Come time for college applications, a high school senior’s web search history often looks something like:
"Top colleges for (insert major here)"
"Acceptance rate for (insert college here)"
"Average SAT score for (insert college here)"
Although rankings and numbers can be very insightful, it’s easy to get blind-sighted by the surplus of articles ranking which colleges are supposedly the most prestigious and best to go to, but prestige isn’t everything. If a college’s student body, location, and atmosphere do not fit your personality, college might turn out to be a pretty sour time, thus ultimately affecting not only your academics and career, but also your overall happiness. Rather than focusing merely on statistics and rankings, here are some questions that are arguably just as important in ensuring a successful college experience.
For example, would you rather be in the top 10% at a small in-state college or be in the bottom 10% at an Ivy college. Carefully consider whether you'd prefer to be near the bottom of an extremely prestigious school or the top of a less prestigious school. Your decision may affect your stress levels, happiness, and confidence.
2. Do you prefer a rural area, suburbs or a city?
Is the college in a city with the opportunity for internships and job placement in your desired field? Could you see yourself living there after college?
3. Does the student body fit your personality?
Are you an artsy celebrator of the avant-garde, lover of all things STEM, or total sports junky? Colleges big on football and frats, like UT Austin or the University of Southern California, may not feel as hospitable to students who want nothing to do with that culture.
4. Do you thrive or fall in competitive environments?
Generally, the higher a school is ranked, the more competitive, studious students it attracts and the harder its academics may be.
5. Do you succeed more in large or small class sizes?
Does the school fit your learning style? Brown University's consistent pass/fail options, for example, may not provide the proper stimulation and motivation for some students. Consider a school like Gallatin at New York University if you seek freedom in building your own curriculum.

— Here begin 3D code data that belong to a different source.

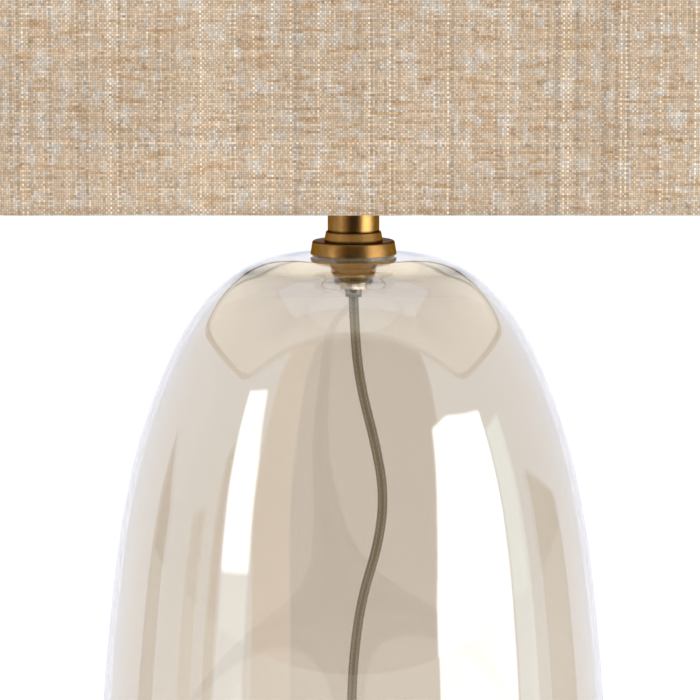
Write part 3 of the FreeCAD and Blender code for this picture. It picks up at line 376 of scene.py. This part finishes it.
def cord_material():
    """Clear twin flex gone khaki: dark copper cores seen through two lighter ribs. The first part of its
    coordinates runs across the flat cord from -1 to 1, the second along it in metres."""
    m = Shader("cord_pvc")
    across, along, _ = m.split(m.node("Attribute", attribute_name="cord").outputs["Vector"])
    side = m.math("ABSOLUTE", across)
    core = m.ramp(m.math("ABSOLUTE", m.math("SUBTRACT", side, 0.5)), 0.05, 0.34)
    lay = m.math("ADD", m.math("MULTIPLY", along, 900.0), m.math("MULTIPLY", side, 5.0))
    strands = m.math("ABSOLUTE", m.math("SINE", lay))
    copper = m.mix(strands, colour(0.40, 0.34, 0.23), colour(0.62, 0.56, 0.43))
    sleeve = m.mix(m.noise(m.place(), 90.0, 2.0), colour(0.30, 0.265, 0.185), colour(0.40, 0.36, 0.27))
    m.set(Base_Color=m.mix(core, copper, sleeve), Roughness=0.24)
    m.bsdf.inputs["Coat Weight"].default_value = 0.4
    m.bsdf.inputs["Coat Roughness"].default_value = 0.12
    m.bump(m.noise(m.place(), 500.0, 2.0), 0.00002, 0.3)
    return m.material


def strap_material():
    m = Shader("tie_strap")
    _, y, z = m.split(m.place())
    ribs = m.math("ABSOLUTE", m.math("SINE", m.math("MULTIPLY", m.math("ADD", y, z), 5000.0)))
    nap = m.noise(m.place(), 1800.0, 3.0, 0.7)
    m.set(Base_Color=m.mix(nap, colour(0.01, 0.01, 0.011), colour(0.045, 0.045, 0.05)), Roughness=0.9)
    m.bump(m.math("ADD", ribs, nap), 0.0002, 0.7)
    return m.material


def liner_material():
    """White styrene lining with a faint fibre. It has a painted glow, most at its foot, standing in for light
    thrown up from the bright floor.
    """
    m = Shader("shade_liner")
    place = m.place()
    fibres = m.noise(place, 300.0, 4.0, 0.6)
    _, _, height = m.split(place)
    # painted light: the lining emits, more low down than high up, though it is no lamp
    painted_glow = m.mix(m.ramp(height, 0.43, 0.66), colour(0.52, 0.48, 0.43), colour(0.10, 0.095, 0.085))
    m.set(
        Base_Color=m.mix(fibres, colour(0.62, 0.59, 0.535), colour(0.74, 0.71, 0.655)),
        Roughness=m.ramp(fibres, 0.3, 0.7, 0.42, 0.55),
        Emission_Color=painted_glow,
    )
    m.bsdf.inputs["Emission Strength"].default_value = 1.0
    m.bump(fibres, 0.00004, 0.3)
    return m.material


def frosted_material():
    """White bulb glass: a soft inner coat under a satin skin."""
    m = Shader("frosted_glass")
    coat = m.noise(m.place(), 120.0, 3.0)
    m.set(
        Base_Color=m.mix(coat, colour(0.86, 0.85, 0.82), colour(0.93, 0.925, 0.90)),
        Roughness=m.ramp(coat, 0.3, 0.7, 0.28, 0.38),
    )
    m.bsdf.inputs["Subsurface Weight"].default_value = 0.25
    m.bsdf.inputs["Subsurface Radius"].default_value = (0.004, 0.004, 0.004)
    return m.material


# ---- cord --------------------------------------------------------------------------------------------------

CORD_WIDTH = 0.0056
CORD_THICKNESS = 0.0029

# the nipple's bushing, the hanging S inside the glass, the grommet, and the fall to the coil
CORD_ROUTE = [
    (0.0, 0.0, 0.3583),
    (0.0007, 0.0004, 0.331),
    (0.0043, 0.0034, 0.302),
    (0.0124, 0.0104, 0.270),
    (0.0175, 0.020, 0.240),
    (0.0145, 0.030, 0.210),
    (0.005, 0.046, 0.176),
    (0.0005, 0.060, 0.142),
    (-0.0012, 0.076, 0.108),
    (-0.0006, 0.093, 0.076),
    (0.0, 0.114, 0.0522),
    (0.0, 0.1652, 0.0432),
    (0.003, 0.185, 0.024),
]
COIL_CENTRE = ((COIL_LOW[0] + COIL_HIGH[0]) / 2, (COIL_LOW[1] + COIL_HIGH[1]) / 2)
COIL_RADIUS = 0.0312
COLUMN_PITCH = 0.0058
ROW_PITCH = 0.0031
LOWEST_ROW = COIL_LOW[2] + CORD_THICKNESS / 2 + 0.0002
# each whole turn lies in one (column, row) of the bundle
COIL_SLOTS = [(1, 2), (0, 2), (-1, 2), (-1, 1), (-1, 0), (0, 0), (0, 1), (1, 1), (1, 0)]
COIL_STEPS = 20
LAST_TURN_SHARE = 0.75
SLOT_CHANGE = 0.2


def coil_points():
    """The bundle's turns, each changing to the next one's column and row over its last fifth."""
    points = []
    steps = int((len(COIL_SLOTS) - 1 + LAST_TURN_SHARE) * COIL_STEPS)
    for step in range(steps + 1):
        turn, part = divmod(step, COIL_STEPS)
        share = smoothstep((part / COIL_STEPS - 1 + SLOT_CHANGE) / SLOT_CHANGE)
        here = COIL_SLOTS[turn]
        there = COIL_SLOTS[min(turn + 1, len(COIL_SLOTS) - 1)]
        column = here[0] + (there[0] - here[0]) * share
        row = here[1] + (there[1] - here[1]) * share
        angle = 2 * math.pi * step / COIL_STEPS
        radius = COIL_RADIUS + COLUMN_PITCH * column
        x = COIL_CENTRE[0] + radius * math.cos(angle)
        y = COIL_CENTRE[1] + radius * math.sin(angle)
        points.append((x, y, LOWEST_ROW + ROW_PITCH * row))
    return points


def tail_points():
    """From the last turn to the plug."""
    x, y = COIL_CENTRE[0], COIL_CENTRE[1] - COIL_RADIUS - COLUMN_PITCH
    return [(x + 0.022, y - 0.001, 0.0033), (x + 0.044, y + 0.006, 0.0056), (x + 0.060, y + 0.016, 0.0065)]


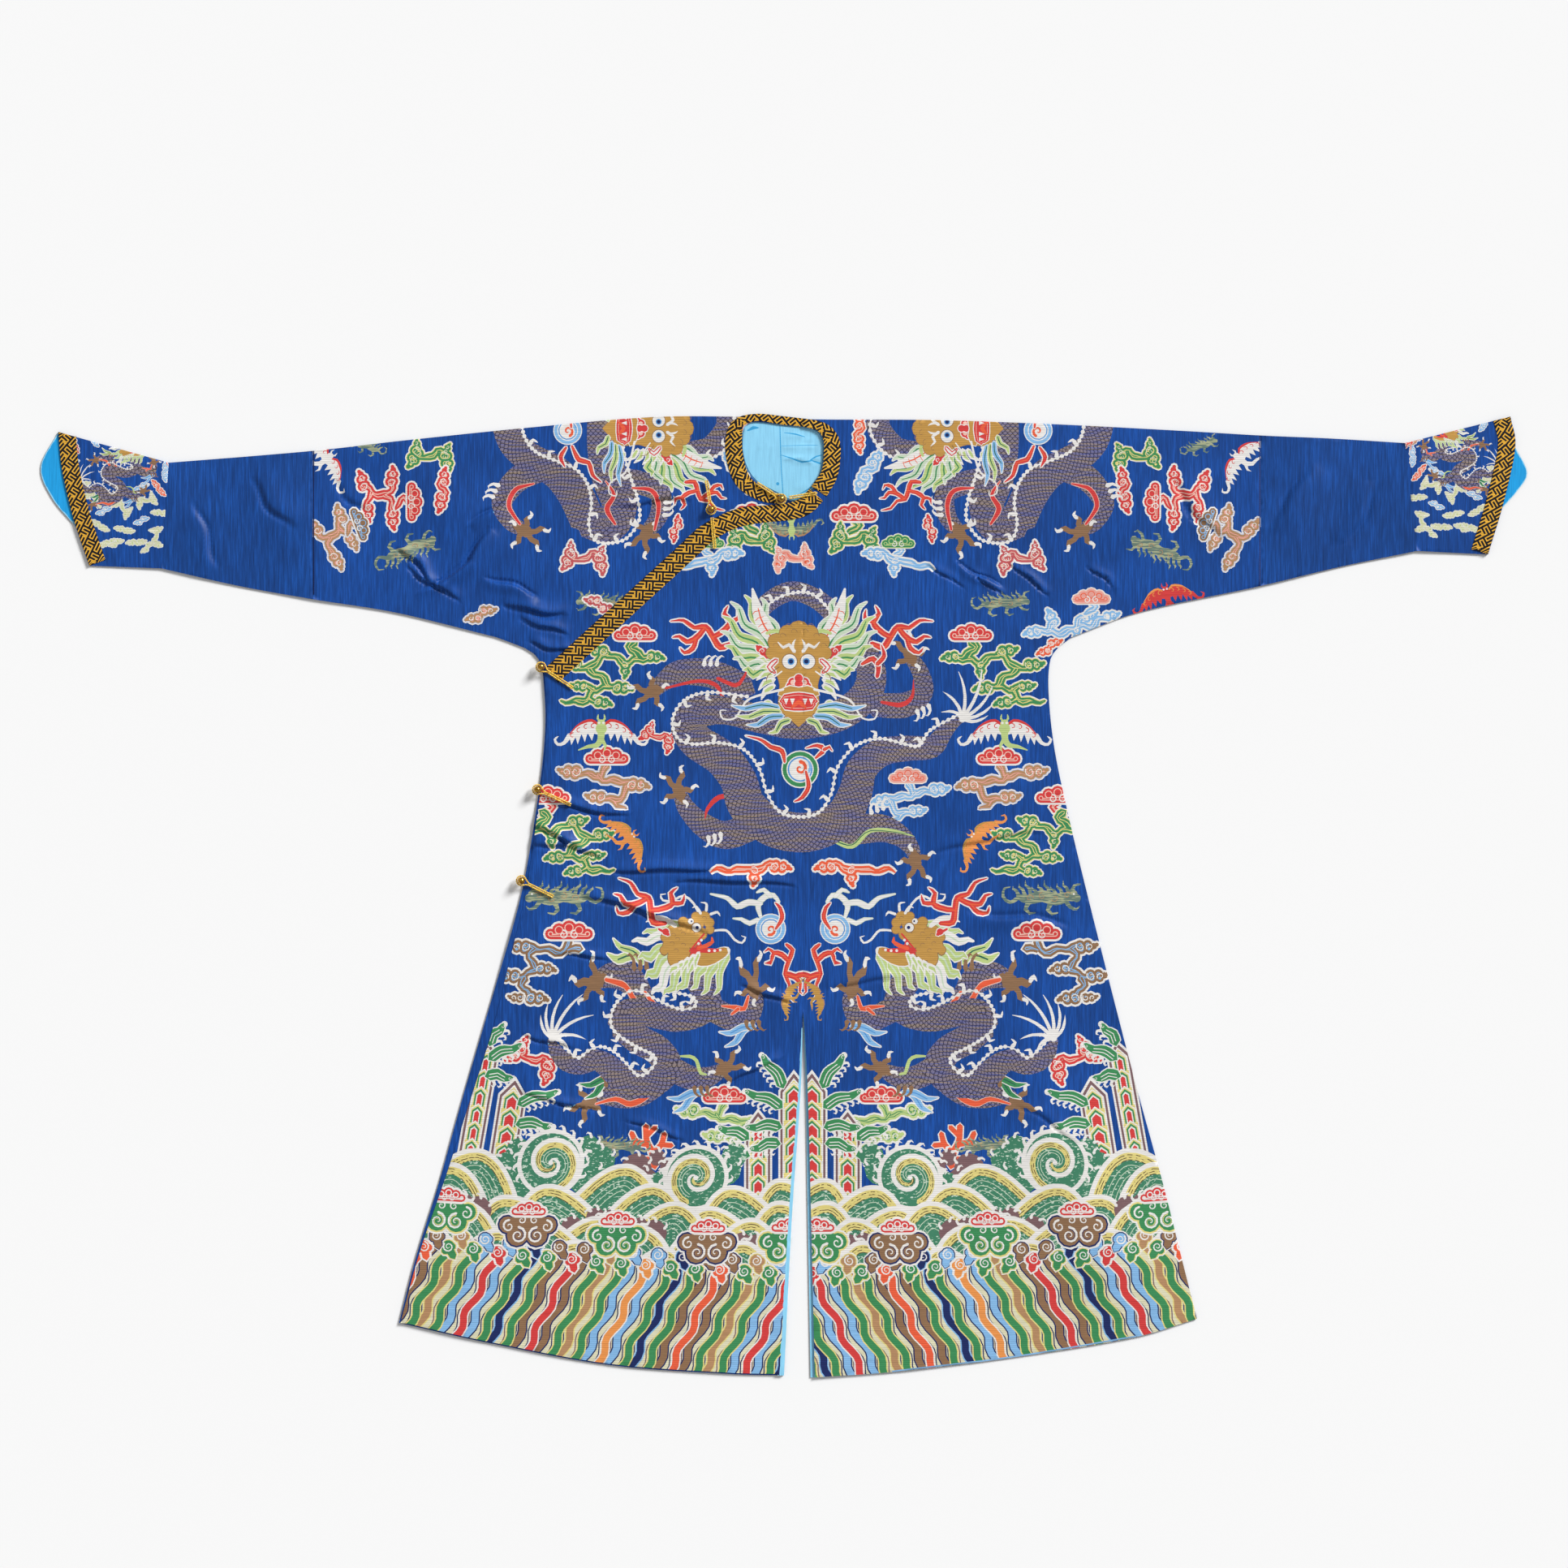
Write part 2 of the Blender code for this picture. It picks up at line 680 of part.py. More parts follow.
def make_closure(name, hub, loop_end, strap_end):
    """A ball, the doubled cord loop that holds it and, where it shows, the ball's own strap."""
    floor = max(band_height(hub[0], hub[1]), overlap_top(0, 0)) + TRIM + 2 * GAP
    level = floor + CORD / 2
    ball("button_" + name, (hub[0], hub[1], floor + BALL_RADIUS))
    cord("loop_" + name, hairpin(hub, loop_end, level, True))
    if strap_end:
        hub, tip = Vector(hub), Vector(strap_end)
        along = (tip - hub).normalized()
        across = Vector((-along.y, along.x)) * (CORD + GAP) / 2
        near = hub + along * (BALL_RADIUS + 2 * CORD + 1.0)
        row = [near + across, hub + (tip - hub) * 0.6 + across, tip + across]
        row += [tip + along * 1.5, tip - across, hub + (tip - hub) * 0.6 - across, near - across]
        cord("strap_" + name, [Vector((p.x, p.y, level)) for p in row])


def main():
    clear_scene()
    make_half("right")
    make_half("left")
    make_overlap()
    for side in ("right", "left"):
        sleeve(side)
        cuff(side)
    ribbon("neck_trim", NECK_BAND, neck_height, "fret_trim")
    ribbon("overlap_trim", OVERLAP_BAND, band_height, "fret_trim")
    neck_lining()
    for name, (hub, loop_end, strap_end) in CLOSURES.items():
        make_closure(name, hub, loop_end, strap_end)


main()
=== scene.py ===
"""Chinese dragon robe, laid flat: brocade, linings, key-fret bands, ball buttons and cords."""

import math

import bmesh
import bpy
import numpy as np
from bpy.props import FloatProperty, PointerProperty
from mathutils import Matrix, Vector
from mathutils.geometry import delaunay_2d_cdt


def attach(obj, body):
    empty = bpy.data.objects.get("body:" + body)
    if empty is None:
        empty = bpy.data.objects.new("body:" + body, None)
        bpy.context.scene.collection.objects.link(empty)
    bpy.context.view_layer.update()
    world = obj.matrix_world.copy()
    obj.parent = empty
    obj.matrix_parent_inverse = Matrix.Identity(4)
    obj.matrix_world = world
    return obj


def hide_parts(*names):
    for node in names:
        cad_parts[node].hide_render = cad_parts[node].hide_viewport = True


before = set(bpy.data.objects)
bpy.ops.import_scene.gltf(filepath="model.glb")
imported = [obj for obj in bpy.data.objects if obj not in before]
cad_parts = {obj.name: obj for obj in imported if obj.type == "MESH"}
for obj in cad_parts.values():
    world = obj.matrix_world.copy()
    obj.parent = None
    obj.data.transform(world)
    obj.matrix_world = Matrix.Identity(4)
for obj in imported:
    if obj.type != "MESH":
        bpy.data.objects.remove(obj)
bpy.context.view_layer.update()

bl_info = {
    "name": "Chinese Dragon Robe",
    "version": (1, 0, 0),
    "blender": (4, 5, 0),
    "location": "View3D > Sidebar > Dragon Robe",
    "description": "Builds a brocaded dragon robe laid flat",
    "category": "Object",
}

MM = 0.001


# ---------------------------------------------------------------- sizes and outlines, in millimetres

CLOTH = 1.5
GAP = 0.3
TRIM = 1.2
FRONT_TOP = 2 * CLOTH + GAP
OVERLAP_TOP = FRONT_TOP + GAP + CLOTH
SHEET = 0.9
CENTRE_X = 27.0
VENT_TOP = -165.0
LIFT_REACH = 150.0
VENT_LINING = 6.0
RIGHT_SLEEVE_SEAM = -673.0
LEFT_SLEEVE_SEAM = 681.0
RIGHT_CUFF_SEAM = ((-879.0, 618.0), (-889.0, 467.0))
LEFT_CUFF_SEAM = ((887.0, 646.0), (904.0, 492.0))
CUFF_BAND = 25.0

# Shoulder fold: x, y
SHOULDER = (
    (-879, 618), (-673, 635), (-541, 650), (-367, 668), (-193, 683), (-77, 684), (39, 680),
    (213, 679), (387, 673), (561, 664), (681, 657), (793, 652), (887, 646),
)
# Lower edge of each sleeve, cuff to armpit: x, y
RIGHT_UNDERARM = ((-889, 467), (-779, 442), (-673, 423), (-555, 404), (-412, 369))
LEFT_UNDERARM = ((904, 492), (793, 469), (681, 442), (506, 404), (411, 369))
# Side of the skirt, armpit to hem: y, x
RIGHT_SIDE = (
    (369, -412), (351, -366), (334, -349), (299, -343), (240, -341), (150, -350), (3, -375),
    (-136, -414), (-275, -455), (-414, -494), (-518, -526), (-611, -550),
)
LEFT_SIDE = (
    (369, 411), (351, 389), (334, 380), (290, 378), (212, 386), (120, 405), (3, 433),
    (-136, 468), (-275, 504), (-414, 542), (-518, 568), (-605, 590),
)
# Hems, side to centre: x, y
RIGHT_HEM = ((-550, -611), (-425, -639), (-251, -671), (-77, -684), (0, -686))
LEFT_HEM = ((590, -605), (503, -631), (329, -660), (155, -681), (38, -689))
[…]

Across the nation, many high school seniors find themselves stressed with getting into the most prestigious school possible, possibly even picking their college simply by choosing the most prestigious school they got into, rather than considering where they would be happiest, most intellectually stimulated, and able to pursue their future goals. Occasionally, put aside the mindless searching for the lowest acceptance rates and highest rankings. Instead of relying solely on statistics to determine what colleges are worth your time, dig deeper, past the numbers, and look into what a college is really about.